Just as important, for the first time in U.S. history the two political parties clearly represent the two broad wings of U.S. politics. At the national level, the southern reactionaries no longer hold the Democratic Party hostage.

This augurs well for the possibility that an Obama presidency may be able to gather the political strength to undertake a major restructuring of the economy in favor of working people and peoples of color in general, and to reorganize our foreign policy in a positive direction.

However, there is still a major political element missing from the political equation: a powerful independent peoples’ movement. In the 1930s the union movement, and especially the newly formed, radical CIO, was key to the New Deal. In the 1960s the civil rights movement was the driving force of the War on Poverty.

Herein lies the principal task of progressives in the coming period: to forge powerful independent, mass movements and organizations that can help shape the Obama coalition in a positive way. Our relative success or failure at this task may determine the future of the U.S. and the world every bit as much as President Obama himself.

BOB WING is a writer and organizer in South Los Angeles, and former editor of ColorLines magazine and War Times newspaper.

Footnotes

1. Unless otherwise noted all voting figures are drawn from the National Exit Polls for 2000, 2004 and 2008, as reported by CNN.
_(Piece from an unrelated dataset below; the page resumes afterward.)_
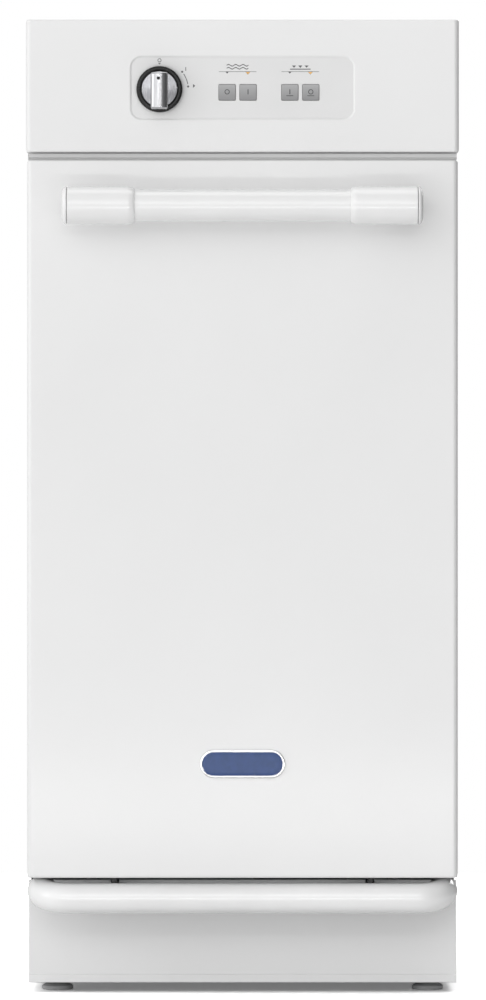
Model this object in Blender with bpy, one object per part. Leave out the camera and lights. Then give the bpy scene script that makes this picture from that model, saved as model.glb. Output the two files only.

2. I calculate the “swing” or “change” in the vote in the traditional but rather confusing manner as the change in the vote differential. For example, in 2004 blacks voted Democratic by 88 to 11, a 77 point differential. In 2008, they voted Democratic by 95 to 4, a 91 point differential. The vote differential thus changed from 77 points to 91 points, so I report a 14-point “swing” or “change.”

3. No national exit poll numbers are available about Arab or Native American voters for any year.

4. Only Nebraska and Maine allocate their electoral votes more or less proportionate to the vote rather than on a statewide winner-take-all basis.